Supplied material:
┌──
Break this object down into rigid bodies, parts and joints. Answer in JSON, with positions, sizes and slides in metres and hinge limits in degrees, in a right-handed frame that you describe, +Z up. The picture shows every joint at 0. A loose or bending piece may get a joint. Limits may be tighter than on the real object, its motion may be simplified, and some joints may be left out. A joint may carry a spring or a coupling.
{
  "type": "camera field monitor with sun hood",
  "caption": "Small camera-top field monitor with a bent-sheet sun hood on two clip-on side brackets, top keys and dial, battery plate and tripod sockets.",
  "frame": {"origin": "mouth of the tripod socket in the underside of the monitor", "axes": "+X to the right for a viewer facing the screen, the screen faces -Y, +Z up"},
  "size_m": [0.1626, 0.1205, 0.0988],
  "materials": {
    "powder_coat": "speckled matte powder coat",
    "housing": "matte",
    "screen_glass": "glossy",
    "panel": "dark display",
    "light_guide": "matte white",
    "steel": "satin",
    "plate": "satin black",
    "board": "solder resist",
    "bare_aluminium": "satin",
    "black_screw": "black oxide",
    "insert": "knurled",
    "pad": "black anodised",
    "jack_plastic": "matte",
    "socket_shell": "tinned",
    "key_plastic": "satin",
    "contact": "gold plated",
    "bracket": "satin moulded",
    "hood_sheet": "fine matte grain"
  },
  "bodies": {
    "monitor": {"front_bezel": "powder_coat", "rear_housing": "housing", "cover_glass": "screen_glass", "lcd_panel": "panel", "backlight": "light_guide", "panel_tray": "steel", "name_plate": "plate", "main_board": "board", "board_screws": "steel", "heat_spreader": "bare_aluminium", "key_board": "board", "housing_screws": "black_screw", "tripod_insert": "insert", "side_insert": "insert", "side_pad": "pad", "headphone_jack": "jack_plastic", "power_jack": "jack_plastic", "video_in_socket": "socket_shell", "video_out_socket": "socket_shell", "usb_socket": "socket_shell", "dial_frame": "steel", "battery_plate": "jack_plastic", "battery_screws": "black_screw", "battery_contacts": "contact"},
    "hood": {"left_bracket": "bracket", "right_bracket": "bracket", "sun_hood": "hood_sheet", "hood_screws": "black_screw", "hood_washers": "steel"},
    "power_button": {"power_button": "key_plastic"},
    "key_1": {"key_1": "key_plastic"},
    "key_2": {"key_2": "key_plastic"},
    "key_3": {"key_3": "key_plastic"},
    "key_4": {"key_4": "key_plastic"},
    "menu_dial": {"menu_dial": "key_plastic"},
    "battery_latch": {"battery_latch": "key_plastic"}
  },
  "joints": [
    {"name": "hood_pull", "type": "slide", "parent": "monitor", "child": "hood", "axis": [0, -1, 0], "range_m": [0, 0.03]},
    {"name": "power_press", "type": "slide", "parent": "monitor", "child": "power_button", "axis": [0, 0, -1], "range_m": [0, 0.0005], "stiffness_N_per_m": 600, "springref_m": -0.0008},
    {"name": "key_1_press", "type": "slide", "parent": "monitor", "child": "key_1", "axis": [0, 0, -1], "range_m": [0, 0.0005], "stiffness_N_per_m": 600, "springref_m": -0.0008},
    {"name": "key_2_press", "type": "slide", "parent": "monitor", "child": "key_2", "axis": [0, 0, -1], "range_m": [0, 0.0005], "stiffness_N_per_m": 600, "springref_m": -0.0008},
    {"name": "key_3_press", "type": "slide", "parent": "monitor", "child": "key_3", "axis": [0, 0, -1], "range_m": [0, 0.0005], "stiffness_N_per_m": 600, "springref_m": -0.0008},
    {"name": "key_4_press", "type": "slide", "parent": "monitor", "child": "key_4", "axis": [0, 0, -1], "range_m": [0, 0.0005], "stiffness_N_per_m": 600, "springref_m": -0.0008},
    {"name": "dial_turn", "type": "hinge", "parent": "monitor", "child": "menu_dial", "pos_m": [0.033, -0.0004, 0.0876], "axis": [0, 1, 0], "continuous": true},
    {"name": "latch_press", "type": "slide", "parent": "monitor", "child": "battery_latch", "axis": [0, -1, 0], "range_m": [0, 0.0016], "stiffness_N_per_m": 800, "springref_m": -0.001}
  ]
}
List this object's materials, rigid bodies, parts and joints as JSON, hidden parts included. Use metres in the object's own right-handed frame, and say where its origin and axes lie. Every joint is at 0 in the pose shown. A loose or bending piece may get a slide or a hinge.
└──
┌──
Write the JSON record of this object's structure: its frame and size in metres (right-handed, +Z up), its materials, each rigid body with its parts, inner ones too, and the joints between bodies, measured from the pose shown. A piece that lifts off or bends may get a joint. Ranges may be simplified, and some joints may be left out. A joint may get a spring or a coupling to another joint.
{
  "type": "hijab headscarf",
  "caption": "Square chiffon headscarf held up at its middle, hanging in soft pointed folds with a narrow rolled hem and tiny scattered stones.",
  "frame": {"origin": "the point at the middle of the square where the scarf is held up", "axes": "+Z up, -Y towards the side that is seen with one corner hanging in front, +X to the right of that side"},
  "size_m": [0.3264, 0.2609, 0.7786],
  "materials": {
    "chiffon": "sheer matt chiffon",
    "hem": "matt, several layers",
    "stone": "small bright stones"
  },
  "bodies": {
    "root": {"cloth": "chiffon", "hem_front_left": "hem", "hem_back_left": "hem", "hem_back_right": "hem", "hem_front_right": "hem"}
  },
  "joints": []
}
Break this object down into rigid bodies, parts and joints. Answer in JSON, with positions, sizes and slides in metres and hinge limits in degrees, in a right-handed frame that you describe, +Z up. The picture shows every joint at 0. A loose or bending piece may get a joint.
└──
Request: Lines that hold the word "where" are the ones to return, every one of them.

Correct response:
List this object's materials, rigid bodies, parts and joints as JSON, hidden parts included. Use metres in the object's own right-handed frame, and say where its origin and axes lie. Every joint is at 0 in the pose shown. A loose or bending piece may get a slide or a hinge.
  "frame": {"origin": "the point at the middle of the square where the scarf is held up", "axes": "+Z up, -Y towards the side that is seen with one corner hanging in front, +X to the right of that side"},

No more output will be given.